**WORK REQUIRED**
Start at the line containing "turn_places[0], (curl_relief, unroll_reliefs[0]))", stop at the line containing "obj.parent = None", and set down every line in that stretch exactly as written, and nothing else.

**DATASET CONTENT**

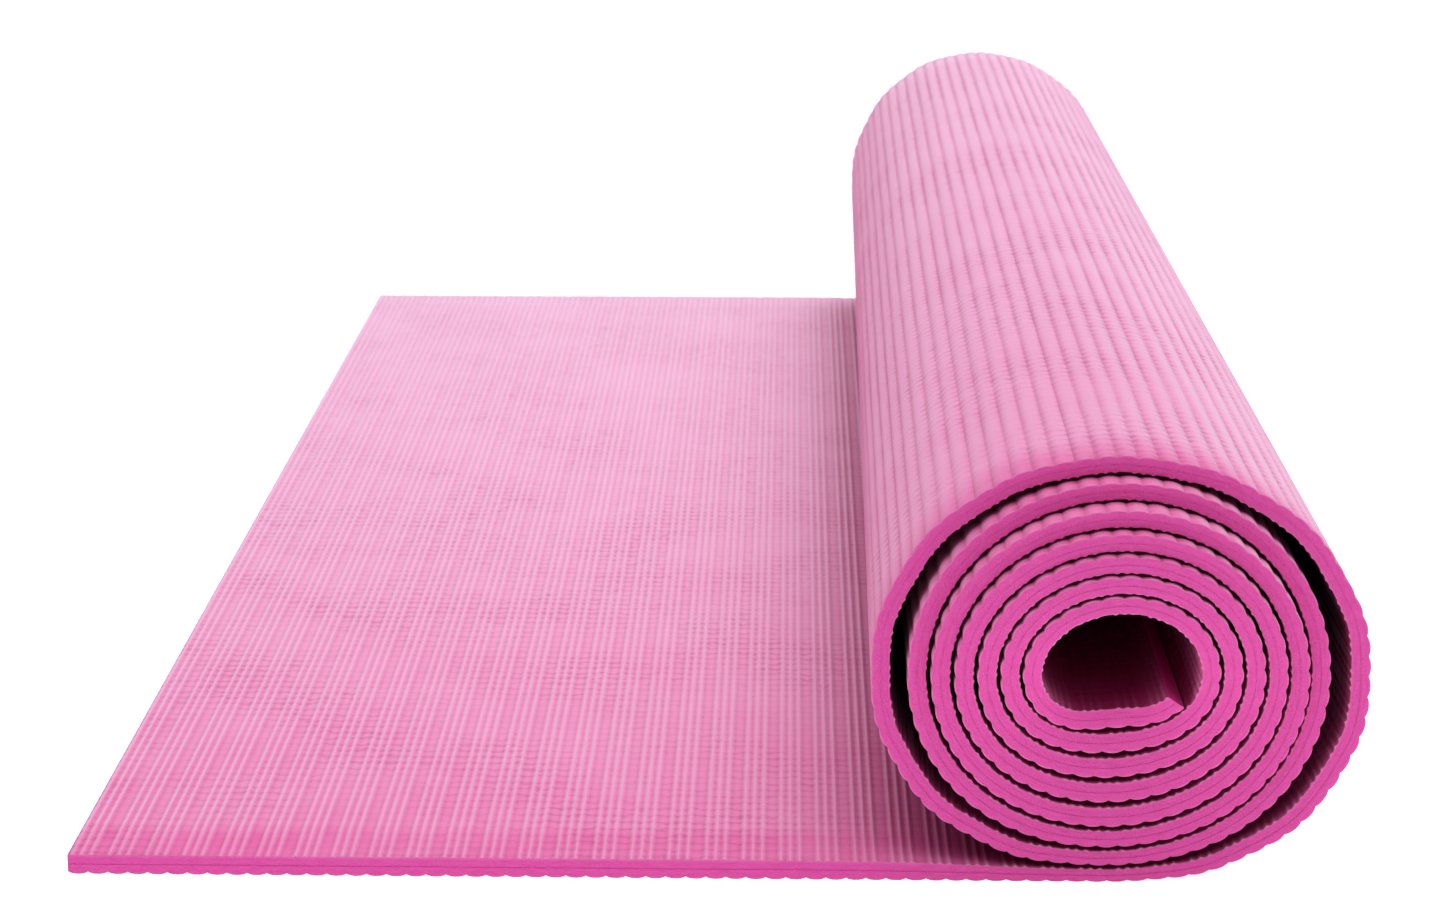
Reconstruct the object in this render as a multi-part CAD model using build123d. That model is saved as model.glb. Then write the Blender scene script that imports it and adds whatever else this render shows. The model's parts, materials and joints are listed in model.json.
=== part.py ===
from build123d import *
import os
from math import asin, atan2, ceil, cos, degrees, hypot, pi, radians, sin, tan

# Roll-up exercise mat, drawn partly unrolled: a flat part lies on the floor and the rest is
# wound into a soft oval coil. Millimetres. +X runs along the mat from the free end towards
# the coil, +Y along the coil, +Z up. The origin is on the floor, at mid-width, under the
# middle of the coil, where the mat leaves the floor: the foot of the coil.
#
# The sheet is three layers: ribbed lower foam, a thin yarn scrim, and upper foam. It is cut
# across into short sections that can turn on one another, because a rigid solid can't bend.

# ---- Driving dimensions ----
MAT_WIDTH = 610.0
SHEET_THICKNESS = 5.0        # over the ribs, with no load on the foam
SCRIM_THICKNESS = 0.3
FLAT_LENGTH = 239.0          # free end to the foot of the coil
COIL_TURNS = 7.21            # foot of the coil to the inner free end

MEAN_RADIUS = 52.4           # middle of the sheet at the foot, before ovality and load
TURN_PITCH = 5.22            # mean step from one turn to the next
OVALITY = 0.8                # half the difference of width and height radii
LOOSE_SIDES = 3.4            # the outer turn stands off the next one at both sides
LOOSE_RIGHT_SHARE = 0.15     # and a little more on the side away from the flat part
LIFT_PER_TURN = 0.75         # inner turns are wound tighter over the top, so they sit higher
TOP_SQUEEZE = 0.17           # share of the thickness that is squeezed out there
SQUEEZE_START_TURNS = 0.5    # turns from the foot in which the squeeze builds up

LOADED_TURNS = 3.0           # outer turns that the coil's weight presses flat at the foot
LOAD_SINK = 3.7              # how far the outer turn is pressed in
LOAD_SINK_POWER = 1.6
LOAD_THINNING = 0.33         # share of the thickness lost under full load
LOAD_THINNING_POWER = 0.7
LOAD_SPREAD_POWER = 4        # how quickly the load fades away from the foot

FLAP_SECTIONS = 6            # sections of the flat part that curl up at the free end
FOOT_LENGTH = 45.0           # flat length of the section that stays on the floor
TURN_DIVISIONS = 14          # equal steps of the loose outer turn. The first belongs to the
                             # foot and the last to the coil; those between unroll.
FLAP_CURL = 15.0             # degrees that each flap section turns on the one before
SECTION_GAP = 0.2            # running gap between neighbouring sections
LOWEST_DEGREES = range(-20, 60)  # round the foot, where a turn's lowest point is looked for

UNDERSIDE = 0.0              # levels through the sheet, as shares of its thickness
SCRIM_BOTTOM = 0.5 - SCRIM_THICKNESS / SHEET_THICKNESS / 2
SCRIM_MIDDLE = 0.5
SCRIM_TOP = 0.5 + SCRIM_THICKNESS / SHEET_THICKNESS / 2
UPPER_SIDE = 1.0
LAYERS = {
    "lower_foam": (UNDERSIDE, SCRIM_BOTTOM),
    "scrim": (SCRIM_BOTTOM, SCRIM_TOP),
    "upper_foam": (SCRIM_TOP, UPPER_SIDE),
}

TURN = 2 * pi
POINT_STEP = radians(12)     # widest spacing of the points that a wound outline runs through
FLAT_POINT_STEP = 9.0
TANGENT_STEP = 1e-4


# ---- The sheet as a surface: place along it, and level through it ----
# A place is a length in mm when negative (the flat part, measured back from the foot) and
# an angle in radians when positive (wound round the coil from its foot, anticlockwise).

def load_share(angle):
    """1 straight under the coil, fading to 0 a quarter turn away."""
    return max(0.0, cos(angle)) ** LOAD_SPREAD_POWER


def load_on_turn(turns):
    """1 on the turn that touches the floor, 0 from the turn that carries no load."""
    return max(0.0, 1 - turns / LOADED_TURNS)


def thickness(place):
    if place < 0:
        angle = max(place / MEAN_RADIUS, -pi / 2)
        turns = 0.0
    else:
        angle = place
        turns = place / TURN
    thinning = LOAD_THINNING * load_on_turn(turns) ** LOAD_THINNING_POWER * load_share(angle)
    squeeze = TOP_SQUEEZE * min(1.0, turns / SQUEEZE_START_TURNS) * (1 - cos(angle)) / 2
    return SHEET_THICKNESS * (1 - thinning) * (1 - squeeze)


def middle_radius(angle):
    """Distance from the coil's centre to the middle of the sheet."""
    turns = angle / TURN
    radius = MEAN_RADIUS - TURN_PITCH * turns
    radius -= OVALITY * cos(2 * angle)
    radius -= LOAD_SINK * load_on_turn(turns) ** LOAD_SINK_POWER * load_share(angle)
    radius -= LIFT_PER_TURN * turns * cos(angle)
    if turns < 1:
        radius += LOOSE_SIDES * sin(angle) ** 2 * (1 + LOOSE_RIGHT_SHARE * sin(angle))
    return radius


COIL_CENTRE_HEIGHT = middle_radius(0.0) + thickness(0.0) / 2


def middle_point(angle):
    radius = middle_radius(angle)
    return radius * sin(angle), COIL_CENTRE_HEIGHT - radius * cos(angle)


def sheet_point(place, level):
    """X and Z of a point in the sheet."""
    if place <= 0:
        return place, level * thickness(place)
    x, z = middle_point(place)
    x_ahead, z_ahead = middle_point(place + TANGENT_STEP)
    run = x_ahead - x
    rise = z_ahead - z
    inward = (level - SCRIM_MIDDLE) * thickness(place) / hypot(run, rise)
    return x - rise * inward, z + run * inward


def length_per_place(place, level):
    """How long one unit of place is, at a level."""
    x, z = sheet_point(place, level)
    x_ahead, z_ahead = sheet_point(place + TANGENT_STEP, level)
    return hypot(x_ahead - x, z_ahead - z) / TANGENT_STEP


# ---- Sections and the hinge lines between them ----
# A hinge line runs across the mat at the middle of the scrim. The sheet bends there.

turn_places = [TURN * k / TURN_DIVISIONS for k in range(1, TURN_DIVISIONS)]
coil_end_place = TURN * COIL_TURNS
flap_length = (FLAT_LENGTH - FOOT_LENGTH) / FLAP_SECTIONS
flap_places = [-FOOT_LENGTH - flap_length * k for k in range(FLAP_SECTIONS + 1)]
turn_hinges = [sheet_point(place, SCRIM_MIDDLE) for place in turn_places]
flap_hinges = [sheet_point(place, SCRIM_MIDDLE) for place in flap_places[:-1]]


def unroll_angles():
    """Degrees that each hinge of the outer turn opens, so that the turn lies along the floor
    and the coil, rolled by exactly one turn, rests on its underside again."""
    chords = []
    directions = []
    for (x_start, z_start), (x_end, z_end) in zip(turn_hinges, turn_hinges[1:]):
        chords.append(hypot(x_end - x_start, z_end - z_start))
        directions.append(degrees(atan2(z_end - z_start, x_end - x_start)) % 360)
    under_coil = [TURN + radians(degree) for degree in LOWEST_DEGREES]
    coil_bottom = min(sheet_point(place, UNDERSIDE)[1] for place in under_coil)
    height_change = turn_hinges[-1][1] - coil_bottom - turn_hinges[0][1]
    laid_direction = degrees(asin(height_change / sum(chords)))

    rest = [0.0] + directions + [360.0]
    laid = [0.0] + [laid_direction] * len(chords) + [0.0]
    turned = [before - after for before, after in zip(rest, laid)]
    return [end - start for start, end in zip(turned, turned[1:])]


opening_angles = unroll_angles()


# ---- Solids ----

def level_places(first, last):
    """Places that an outline runs through, with the foot's own place among them."""
    places = [first]
    if first < 0:
        flat_end = min(last, 0.0)
        count = ceil((flat_end - first) / FLAT_POINT_STEP)
        places = [first + (flat_end - first) * k / count for k in range(count + 1)]
    if last > 0:
        wound_start = places[-1]
        count = ceil((last - wound_start) / POINT_STEP) + 1
        places += [wound_start + (last - wound_start) * (k + 1) / count for k in range(count)]
    return places


def level_edges(first, last, level):
    """Edges that follow one level of the sheet. Flat stretches of even height are lines."""
    places = level_places(first, last)
    points = [(x, 0.0, z) for x, z in (sheet_point(place, level) for place in places)]
    if first >= 0:
        return [Spline(*points)]
    if level == UNDERSIDE and last > 0:
        foot = places.index(0.0)
        return [Line(points[0], points[foot]), Spline(*points[foot:])]
    if level == UNDERSIDE or thickness(last) == SHEET_THICKNESS:
        return [Line(points[0], points[-1])]
    return [Spline(*points)]


def layer_face(start, end, levels, reliefs):
    """Outline of one layer of one section, in the XZ plane. reliefs gives, for the start and
    the end, (degrees, side): the layer's end is cut back on that side of the scrim."""
    outlines = []
    for level in levels:
        cuts = []
        for relief, side in reliefs:
            depth = max(0.0, (level - SCRIM_MIDDLE) * side * SHEET_THICKNESS)
            cuts.append(SECTION_GAP / 2 + depth * tan(radians(relief)))
        first = start + cuts[0] / length_per_place(start, level)
        last = end - cuts[1] / length_per_place(end, level)
        outlines.append(level_edges(first, last, level))
    low, high = outlines
    sides = [Line(low[0] @ 0, high[0] @ 0), Line(low[-1] @ 1, high[-1] @ 1)]
    return Face(Wire(low + high + sides))


def write_section(name, start, end, reliefs):
    for layer, levels in LAYERS.items():
        face = layer_face(start, end, levels, reliefs)
        solid = extrude(Pos(0, MAT_WIDTH / 2, 0) * face, amount=MAT_WIDTH, dir=(0, -1, 0))
        export_step(solid, f"parts/{layer}_{name}.step")


UNDER = -1                   # side of the scrim that closes as the coil is unrolled
OVER = 1                     # side of the scrim that closes as the flap curls up
NO_RELIEF = (0.0, OVER)
RELIEF_MARGIN = 1.0          # degrees cut away beyond half the hinge's travel

curl_relief = (FLAP_CURL / 2 + RELIEF_MARGIN, OVER)
unroll_reliefs = [(angle / 2 + RELIEF_MARGIN, UNDER) for angle in opening_angles]

os.makedirs("parts", exist_ok=True)

for k in range(FLAP_SECTIONS):
    free_side = NO_RELIEF if k == FLAP_SECTIONS - 1 else curl_relief
    write_section(f"flap_{k + 1}", flap_places[k + 1], flap_places[k], (free_side, curl_relief))

write_section("foot", flap_places[0], turn_places[0], (curl_relief, unroll_reliefs[0]))

for k in range(len(turn_places) - 1):
    write_section(f"turn_{k + 1:02d}", turn_places[k], turn_places[k + 1],
                  (unroll_reliefs[k], unroll_reliefs[k + 1]))

write_section("coil", turn_places[-1], coil_end_place, (unroll_reliefs[-1], NO_RELIEF))
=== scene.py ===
"""Looks of a roll-up exercise mat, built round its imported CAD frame. Metres.

The mat is one sheet: ribbed lower foam, a yarn scrim, and embossed upper foam. A place in the
sheet is given by s, the distance from the free end along the middle of the sheet, by y across
the mat, and by a height above the middle. Every piece is a stretch of one layer, and bends
with the CAD bodies that it lies on.
"""
import json
import math

import bpy
import numpy as np
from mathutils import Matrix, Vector

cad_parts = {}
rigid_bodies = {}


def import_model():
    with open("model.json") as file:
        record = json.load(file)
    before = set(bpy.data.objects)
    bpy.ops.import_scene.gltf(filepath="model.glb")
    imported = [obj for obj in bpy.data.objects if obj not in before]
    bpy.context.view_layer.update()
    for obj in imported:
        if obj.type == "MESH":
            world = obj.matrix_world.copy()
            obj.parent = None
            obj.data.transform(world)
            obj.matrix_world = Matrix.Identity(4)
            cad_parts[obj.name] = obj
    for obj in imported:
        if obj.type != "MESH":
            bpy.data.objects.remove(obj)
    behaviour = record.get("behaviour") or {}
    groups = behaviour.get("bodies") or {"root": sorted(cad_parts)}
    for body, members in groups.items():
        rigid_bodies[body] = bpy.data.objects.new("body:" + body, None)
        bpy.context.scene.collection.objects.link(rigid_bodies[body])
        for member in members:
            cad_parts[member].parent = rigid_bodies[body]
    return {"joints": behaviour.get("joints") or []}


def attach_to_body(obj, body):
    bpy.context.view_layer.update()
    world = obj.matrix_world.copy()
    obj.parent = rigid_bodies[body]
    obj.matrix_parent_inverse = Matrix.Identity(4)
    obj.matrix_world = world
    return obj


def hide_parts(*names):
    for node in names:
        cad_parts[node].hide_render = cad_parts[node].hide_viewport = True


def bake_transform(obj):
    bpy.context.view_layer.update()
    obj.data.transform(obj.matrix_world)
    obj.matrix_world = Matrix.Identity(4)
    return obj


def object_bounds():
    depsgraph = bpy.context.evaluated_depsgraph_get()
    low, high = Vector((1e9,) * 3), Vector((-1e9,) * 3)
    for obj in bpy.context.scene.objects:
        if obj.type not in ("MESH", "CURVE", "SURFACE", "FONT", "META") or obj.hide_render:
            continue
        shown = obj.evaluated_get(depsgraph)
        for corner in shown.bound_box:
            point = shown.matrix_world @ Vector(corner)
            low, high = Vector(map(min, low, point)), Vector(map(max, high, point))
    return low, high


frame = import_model()
cad_low, cad_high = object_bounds()

MM = 0.001
TURN = 2 * math.pi

# ---- The sheet's path: the same driving dimensions as the CAD model ----
SHEET_THICKNESS = 5.0 * MM
SCRIM_THICKNESS = 0.3 * MM
FLAT_LENGTH = 239.0 * MM
COIL_TURNS = 7.21
MEAN_RADIUS = 52.4 * MM
TURN_PITCH = 5.22 * MM
OVALITY = 0.8 * MM
LOOSE_SIDES = 3.4 * MM
LOOSE_RIGHT_SHARE = 0.15
LIFT_PER_TURN = 0.75 * MM
TOP_SQUEEZE = 0.17
SQUEEZE_START_TURNS = 0.5
LOADED_TURNS = 3.0
LOAD_SINK = 3.7 * MM
LOAD_SINK_POWER = 1.6
LOAD_THINNING = 0.33
LOAD_THINNING_POWER = 0.7
LOAD_SPREAD_POWER = 4
NEAR_EDGE = cad_low.y
FAR_EDGE = cad_high.y
PATH_STEP = 0.05 * MM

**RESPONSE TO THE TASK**
write_section("foot", flap_places[0], turn_places[0], (curl_relief, unroll_reliefs[0]))

for k in range(len(turn_places) - 1):
    write_section(f"turn_{k + 1:02d}", turn_places[k], turn_places[k + 1],
                  (unroll_reliefs[k], unroll_reliefs[k + 1]))

write_section("coil", turn_places[-1], coil_end_place, (unroll_reliefs[-1], NO_RELIEF))
=== scene.py ===
"""Looks of a roll-up exercise mat, built round its imported CAD frame. Metres.

The mat is one sheet: ribbed lower foam, a yarn scrim, and embossed upper foam. A place in the
sheet is given by s, the distance from the free end along the middle of the sheet, by y across
the mat, and by a height above the middle. Every piece is a stretch of one layer, and bends
with the CAD bodies that it lies on.
"""
import json
import math

import bpy
import numpy as np
from mathutils import Matrix, Vector

cad_parts = {}
rigid_bodies = {}


def import_model():
    with open("model.json") as file:
        record = json.load(file)
    before = set(bpy.data.objects)
    bpy.ops.import_scene.gltf(filepath="model.glb")
    imported = [obj for obj in bpy.data.objects if obj not in before]
    bpy.context.view_layer.update()
    for obj in imported:
        if obj.type == "MESH":
            world = obj.matrix_world.copy()
            obj.parent = None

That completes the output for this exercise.